New vehicle dealers are under severe pressure because of a steep downturn in retail car sales which is expected to lead some to close.

24 October 2007 · Staff Writer

Business Report

October 24, 2007

Eric Scoble, the chairman of the National Automobile Dealers' Association, said yesterday that sales figures from the National Association of Automobile Manufacturers of SA (Naamsa) created a misleading picture of market conditions.

Scoble said dealer passenger vehicle sales reported to Naamsa last month were the worst since December 2004, comprising only 23 000 units out of a total market of 32 257 passenger vehicles reported.

The figure was 19.9 percent lower than in September 2005 and 20.1 percent lower than September last year.

Scoble said the non-dealer market, comprising sales to car rental companies, fleets and the government, along with manufacturers' internal fleets, had concealed the true dealer picture.

Barloworld Motor chief executive Martin Laubscher and McCarthy Motor Holdings chairman Brand Pretorius believe Naamsa should publish a breakdown of new vehicle sales in future.

Laubscher said: "The evil of pre-reporting must be rooted out." Pre-reporting involves reporting sales when the vehicles are still in the dealer's stock so dealers can qualify for manufacturers' sales incentives.

Tony Twine, a motor industry analyst and director of Econometrix, said the picture created by Naamsa's sales figures was accurate and reflected the total market.

Nico Vermeulen, Naamsa's executive director, said that in principle, Naamsa did not have any problem in releasing a breakdown of sales for public consumption. It was opposed to pre-reporting, had strict reporting guidelines and had been speaking to the Road Traffic Management Organisation about getting access to new and used vehicle registration statistics to reconcile vehicle sales with reported sales.


Scoble said the quarterly performance of the passenger car market indicated the real and sudden downturn following the three interest rate hikes this year.

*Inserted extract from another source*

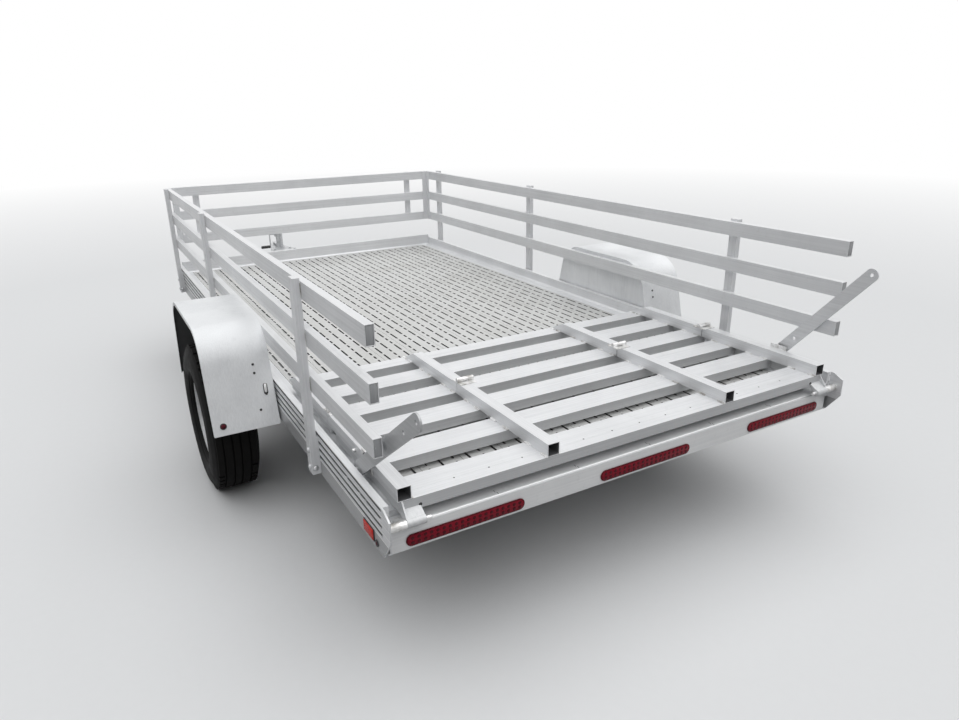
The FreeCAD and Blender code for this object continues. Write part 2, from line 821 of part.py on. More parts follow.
def coupler_latch():
    """Lever over the coupler nose."""
    top = side_bottom + coupler_plate
    front = station(coupler_nose_station) - coupler_nose_radius
    stem = box(front - latch_width / 2, front + latch_width / 2, -latch_width / 2,
               latch_width / 2, top, top + latch_stem)
    lever = box(front - latch_length, front + latch_width / 2, -latch_width / 2, latch_width / 2,
                top + latch_stem, top + latch_stem + latch_thickness)
    return fused([stem, lever])


def jack_housing():
    """Jack tube with its cap, side gearbox and mounting collar on the coupler plate."""
    at = station(jack_station)
    bore = jack_leg_radius + jack_running_fit
    tube = cylinder(jack_tube_radius, Vector(at, 0, jack_tube_bottom), Z_AXIS,
                    jack_tube_top - jack_tube_bottom)
    tube = tube.cut(cylinder(bore, Vector(at, 0, jack_tube_bottom), Z_AXIS,
                             jack_tube_top - jack_tube_bottom - jack_cap))
    gear_low = jack_tube_top - jack_gearbox_height
    gearbox = box(at - jack_gearbox_reach, at + jack_gearbox_reach, 0,
                  jack_tube_radius + jack_gearbox_reach / 2, gear_low, jack_tube_top)
    gearbox = gearbox.cut(cylinder(jack_tube_radius - jack_cap / 2, Vector(at, 0, gear_low),
                                   Z_AXIS, jack_gearbox_height))
    collar_low = side_bottom + coupler_plate
    collar = cylinder(jack_tube_radius + jack_collar_rim, Vector(at, 0, collar_low), Z_AXIS,
                      jack_cap)
    collar = collar.cut(cylinder(jack_tube_radius - jack_cap / 2, Vector(at, 0, collar_low),
                                 Z_AXIS, jack_cap))
    return fused([tube, gearbox, collar])


def jack_crank():
    """Side crank of the jack: shaft, hanging arm and grip."""
    at = station(jack_station)
    start = jack_tube_radius + jack_gearbox_reach / 2
    height = jack_tube_top - jack_gearbox_height / 2
    end = start + crank_shaft_length
    shaft = cylinder(crank_shaft_radius, Vector(at, start, height), Y_AXIS, crank_shaft_length)
    half = crank_arm_width / 2
    arm = box(at - half, at + half, end, end + crank_arm_thickness,
              height - crank_arm_length, height + half)
    grip = cylinder(crank_grip_radius, Vector(at, end + crank_arm_thickness,
                                              height - crank_arm_length + half),
                    Y_AXIS, crank_grip_length)
    return fused([shaft, arm, grip])


def jack_leg():
    """Inner tube of the jack, standing on the boss of its foot."""
    foot = Vector(station(jack_station), 0, jack_foot_thickness + jack_foot_boss)
    height = jack_tube_bottom + jack_leg_engagement - foot.z
    leg = cylinder(jack_leg_radius, foot, Z_AXIS, height)
    return leg.cut(cylinder(jack_leg_radius - jack_leg_wall, foot, Z_AXIS, height))


def jack_foot():
    """Square foot plate with a round boss, down on the ground."""
    at = station(jack_station)
    half = jack_foot_size / 2
    plate = box(at - half, at + half, -half, half, 0, jack_foot_thickness)
    boss = cylinder(jack_leg_radius + jack_leg_wall, Vector(at, 0, jack_foot_thickness), Z_AXIS,
                    jack_foot_boss)
    return fused([plate, boss])


def ramp_tubes(rear_station, front_station, mitred):
    """Four lengthwise tubes on the slats; a mitred tip lies flat on the ground in use."""
    half = ramp_tube_size / 2
    tip_cut = ramp_tube_size / math.tan(math.radians(ramp_down_slope_deg))
    tubes = []
    for offset in ramp_tube_half:
        for side in (1, -1):
            tube = tube_x(station(rear_station), station(front_station),
                          side * offset - half, side * offset + half, slat_top, tube_top,
                          ramp_tube_wall)
            if mitred:
                cutter = extrude_y([(station(front_station), slat_top),
                                    (station(front_station), tube_top),
                                    (station(front_station - tip_cut), tube_top)],
                                   side * offset - half, side * offset + half)
                tube = tube.cut(cutter)
            tubes.append(tube)
    return Part.makeCompound(tubes)


def ramp_slats(table):
    """Hollow cross slats from rows of rear station and width."""
    return Part.makeCompound([
        tube_y(station(rear), station(rear + width), -slat_half_length, slat_half_length,
               slat_bottom, slat_top, slat_wall)
        for rear, width in table])


def hinge_axis(half_width):
    return Vector(station(0) - hinge_back, half_width, hinge_height)


def frame_hinge():
    """Left fixed hinge barrel between bumper and ear, with its bracket and its pin."""
    near, far = frame_barrel_half_span
    axis = hinge_axis(0)
    bracket = extrude_y([(station(bumper_ledge_rise), bumper_ledge),
                         (station(bumper_depth / 2), bumper_ledge),
                         (station(bumper_depth / 2), bumper_ledge + hinge_barrel_radius),
                         (axis.x, axis.z + hinge_barrel_radius),
                         (axis.x, axis.z - hinge_barrel_radius)],
                        near, side_inner_half - foot_rise)
    drum = cylinder(hinge_barrel_radius, hinge_axis(near), Y_AXIS, far - near)
    pin = cylinder(hinge_pin_radius, hinge_axis(hinge_pin_end), Y_AXIS, far - hinge_pin_end)
    return fused([drum, bracket, pin])


def ramp_hinge_plate():
    """Left ramp plate: closes the slat ends and carries the moving hinge barrel."""
    near = ramp_barrel_half_span
    inner = slat_half_length
    outer = inner + ramp_plate_thickness
    axis = hinge_axis(0)
    radius = hinge_barrel_radius
    slat_rear = station(ramp_tube_rear_station)
    low = slat_bottom - ramp_plate_drop
    plate = extrude_y([(axis.x - radius, axis.z), (axis.x, axis.z - radius),
                       (station(ramp_plate_rise_station), low),
                       (station(ramp_plate_front_station), low),
                       (station(ramp_plate_front_station), slat_top),
                       (slat_rear, slat_top)], inner, outer)
    leaf = extrude_y([(axis.x, axis.z + radius), (axis.x + radius, axis.z),
                      (slat_rear, slat_bottom), (slat_rear, slat_bottom + hinge_leaf_seat)],
                     near, inner)
    drum = cylinder(radius, hinge_axis(near), Y_AXIS, outer - near)
    bore = cylinder(hinge_pin_radius + hinge_running_fit, hinge_axis(near), Y_AXIS, outer - near)
    return fused([plate, leaf, drum]).cut(bore)


def ramp_upper_plate():
    """Left edge bar along the slat ends of the upper section."""
    return box(station(upper_plate_rear_station), station(ramp_front_station), slat_half_length,
               slat_half_length + ramp_plate_thickness, slat_bottom, slat_top)


def fold_height():
    return tube_top + fold_knuckle_radius + fold_knuckle_clearance


def fold_hinge(offset, side_of_seam):
    """Half of a left fold hinge: a leaf on the tube top that carries its knuckles.

    side_of_seam is -1 for the lower section, which holds the pin and the two outer knuckles, and
    1 for the upper section's middle knuckle.
    """
    seam = station(ramp_seam_station)
    outer = offset + ramp_tube_size / 2
    pitch = fold_knuckle_length + fold_knuckle_space
    row = fold_knuckle_count * pitch - fold_knuckle_space
    near = seam + side_of_seam * (fold_knuckle_radius + fold_knuckle_space)
    far = seam + side_of_seam * fold_leaf_length
    shapes = [box(min(near, far), max(near, far), outer - row, outer, tube_top,
                  tube_top + fold_leaf_thickness)]
    slots = (0, 2) if side_of_seam < 0 else (1,)
    for slot in slots:
        low = outer - slot * pitch - fold_knuckle_length
        shapes.append(cylinder(fold_knuckle_radius, Vector(seam, low, fold_height()), Y_AXIS,
                               fold_knuckle_length))
        shapes.append(box(min(near, seam), max(near, seam), low, low + fold_knuckle_length,
                          fold_height() - fold_knuckle_radius, tube_top + fold_leaf_thickness))
    if side_of_seam < 0:
        shapes.append(cylinder(fold_pin_radius, Vector(seam, outer - row, fold_height()), Y_AXIS,
                               row))
        return fused(shapes)
    return fused(shapes).cut(cylinder(fold_pin_radius + fold_running_fit,
                                      Vector(seam, outer - row, fold_height()), Y_AXIS, row))


def fold_hinges(side_of_seam):
    """All four hinge halves of one ramp section, on both sides."""
    left = [fold_hinge(offset, side_of_seam) for offset in ramp_tube_half]
    return Part.makeCompound(left + [mirrored(shape, -1) for shape in left])


def ramp_latch():
    """Tabs beside the outer tubes with the knobs of their locking pins, and a rest pin each."""
    pieces = []
    outer = ramp_tube_half[0] + ramp_tube_size / 2
    rear = station(latch_tab_station - latch_tab_length / 2)
    front = station(latch_tab_station + latch_tab_length / 2)
    for side in (1, -1):
        tab = box(rear, front, side * outer, side * (outer + latch_tab_thickness),
                  slat_top, tube_top + latch_tab_rise)
        knob = cylinder(latch_knob_radius,
                        Vector((rear + front) / 2, side * (outer + latch_tab_thickness),
                               tube_top + latch_tab_rise - latch_knob_radius),
                        Y_AXIS * side, latch_knob_length)
        pieces.append(fused([tab, knob]))
        pieces.append(cylinder(latch_pin_radius,
                               Vector(station(latch_pin_station), side * outer,
                                      slat_top + ramp_tube_size / 2),
                               Y_AXIS * side, latch_pin_length))
    return Part.makeCompound(pieces)


def support_arm(name, side):
    """Flat support arm with rounded ends, a pivot hole, a tip hole and one between them."""
    pitch = math.radians(arm_pitch_deg[name])
    inner = side * arm_inner_half
    depth = Y_AXIS * (side * arm_bar_thickness)
    pivot = Vector(station(arm_pivot_station), inner, arm_pivot_height)
    unit = Vector(-math.cos(pitch), 0, math.sin(pitch))
    across = Vector(math.sin(pitch), 0, math.cos(pitch))
    radius = arm_bar_width / 2
    tip = pivot + unit * arm_hole_span
    corners = [pivot + across * radius, tip + across * radius, tip - across * radius,
               pivot - across * radius]
    bar = face_of(corners).extrude(depth)
    ends = [cylinder(radius, spot, Y_AXIS * side, arm_bar_thickness) for spot in (pivot, tip)]
    arm = fused([bar, *ends])
    holes = [(pivot, arm_bolt_radius + arm_bolt_fit), (tip, arm_hole_radius),
             (pivot + unit * arm_second_hole[name], arm_hole_radius)]
    return arm.cut([cylinder(r, spot, Y_AXIS * side, arm_bar_thickness) for spot, r in holes])


def arm_bolts():
    """Headed pivot bolts that stand from the inner faces of the sides."""
    head_outer = arm_inner_half - arm_bolt_head_gap
    head_inner = head_outer - arm_bolt_head_thickness
    at = Vector(station(arm_pivot_station), 0, arm_pivot_height)
    head = hexagon(arm_bolt_head_across, at + Y_AXIS * head_inner, Y_AXIS,
                   arm_bolt_head_thickness)
    shank = cylinder(arm_bolt_radius, at + Y_AXIS * head_inner, Y_AXIS,
                     side_inner_half - head_inner)
    bolt = fused([head, shank])
    return Part.makeCompound([bolt, mirrored(bolt, -1)])


def side_reflectors():
    """Rectangular reflectors and round marker lamps on the flat band of the sides."""
    pieces = []
    for side in (1, -1):
        face = side * frame_half_width
        rear = station(reflector_station - reflector_length / 2)
        front = station(reflector_station + reflector_length / 2)
        pieces.append(box(rear, front, face, face + side * reflector_thickness,
                          reflector_centre_height - reflector_height / 2,
                          reflector_centre_height + reflector_height / 2))
        pieces.append(cylinder(marker_radius, Vector(station(marker_station), face, marker_height),
                               Y_AXIS * side, reflector_thickness))
    return Part.makeCompound(pieces)


def build():
    """Every node of the trailer by name."""
    nodes = {
        "front_board": front_board(),
        "rear_bumper": rear_bumper(),
        "deck_planks": deck_planks(),
        "deck_edges": deck_edges(),
        "crossmembers": crossmembers(),
        "tail_lights": tail_lights(),
        "side_reflectors": side_reflectors(),
        "front_uprights": front_uprights(),
        "fender_lamps": fender_lamps(),
        "axle_beam": axle_beam(),
        "coupler": coupler(),
        "coupler_latch": coupler_latch(),
        "jack_housing": jack_housing(),
        "jack_crank": jack_crank(),
        "jack_leg": jack_leg(),
        "jack_foot": jack_foot(),
        "arm_bolts": arm_bolts(),
        "ramp_lower_tubes": ramp_tubes(ramp_tube_rear_station,
                                       ramp_seam_station - ramp_seam_gap / 2, False),
        "ramp_lower_slats": ramp_slats(lower_slats),
        "ramp_upper_tubes": ramp_tubes(ramp_seam_station + ramp_seam_gap / 2,
                                       ramp_front_station, True),
        "ramp_upper_slats": ramp_slats(upper_slats),
        "ramp_lower_knuckles": fold_hinges(-1),
        "ramp_upper_knuckles": fold_hinges(1),
        "ramp_latches": ramp_latch(),
    }
    both = {"tongue_beams": tongue_beam(), "torsion_arms": torsion_arm(),
            "frame_hinges": frame_hinge(), "ramp_lower_plates": ramp_hinge_plate(),
            "ramp_upper_plates": ramp_upper_plate()}
    for name, left in both.items():
        nodes[name] = Part.makeCompound([left, mirrored(left, -1)])
    each = {"side_frame": side_frame(), "side_posts": side_posts(), "fender": fender(),
            "hub": hub(), "rim": rim(), "tyre": tyre()}
    for name, side in SIDES:
        for node, left in each.items():
            nodes[f"{node}_{name}"] = mirrored(left, side)
        nodes[f"support_arm_{name}"] = support_arm(name, side)
        nodes[f"side_rails_{name}"] = Part.makeCompound([side_rail(top, side) for top in rail_tops])
    nodes["front_rails"] = Part.makeCompound([front_rail(top) for top in rail_tops])
    return nodes


for node, shape in build().items():
    shape.exportStep(f"parts/{node}.step")
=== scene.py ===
import logging
import math
from dataclasses import dataclass
from enum import Enum
from typing import Iterable, Protocol, Sequence, Union

import bmesh
import bpy
from mathutils import Matrix, Vector


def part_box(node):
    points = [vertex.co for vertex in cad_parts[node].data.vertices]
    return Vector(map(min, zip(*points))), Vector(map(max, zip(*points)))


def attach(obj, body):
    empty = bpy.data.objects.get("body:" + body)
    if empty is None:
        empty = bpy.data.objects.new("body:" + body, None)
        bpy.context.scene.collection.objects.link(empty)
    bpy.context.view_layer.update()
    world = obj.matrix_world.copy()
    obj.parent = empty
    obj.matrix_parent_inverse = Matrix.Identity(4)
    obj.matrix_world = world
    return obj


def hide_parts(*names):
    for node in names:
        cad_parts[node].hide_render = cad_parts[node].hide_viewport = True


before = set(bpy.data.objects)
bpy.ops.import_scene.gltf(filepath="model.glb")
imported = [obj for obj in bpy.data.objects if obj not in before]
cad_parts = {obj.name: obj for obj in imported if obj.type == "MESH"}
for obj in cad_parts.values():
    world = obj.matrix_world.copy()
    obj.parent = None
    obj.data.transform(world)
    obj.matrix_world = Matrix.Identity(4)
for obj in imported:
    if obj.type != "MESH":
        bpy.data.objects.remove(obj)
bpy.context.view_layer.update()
LOG = logging.getLogger("trailer")

Colour = tuple[float, float, float]
Number = Union[float, "Wire"]
Setting = Union[str, bool]
Scale = Union[float, tuple[float, ...]]

MM = 0.001
REAR_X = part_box("rear_bumper")[0].x
FRONT_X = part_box("side_frame_left")[1].x
X_AXIS = Vector((1.0, 0.0, 0.0))
Y_AXIS = Vector((0.0, 1.0, 0.0))
Z_AXIS = Vector((0.0, 0.0, 1.0))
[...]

The market declined 3.66 percent from a year earlier in the first quarter, 15.48 percent in the second and 17.58 percent in the third.

Twine said passenger vehicle sales were a barometer of consumer durable demand, which grew 3 percent year on year in the second quarter, compared with about 20 percent a year earlier. "We still find credit growing in value terms by over 20 percent both year-on-year and on a month-on-month annualised basis. Most of the borrowing seems to be happening in the formal mortgage bond market but that can be a smokescreen for spending on almost anything," he said.

Pretorius said lower sales were hurting dealer viability. Dealers needed volume throughput because of high overhead costs, and investment in facilities and upgrades.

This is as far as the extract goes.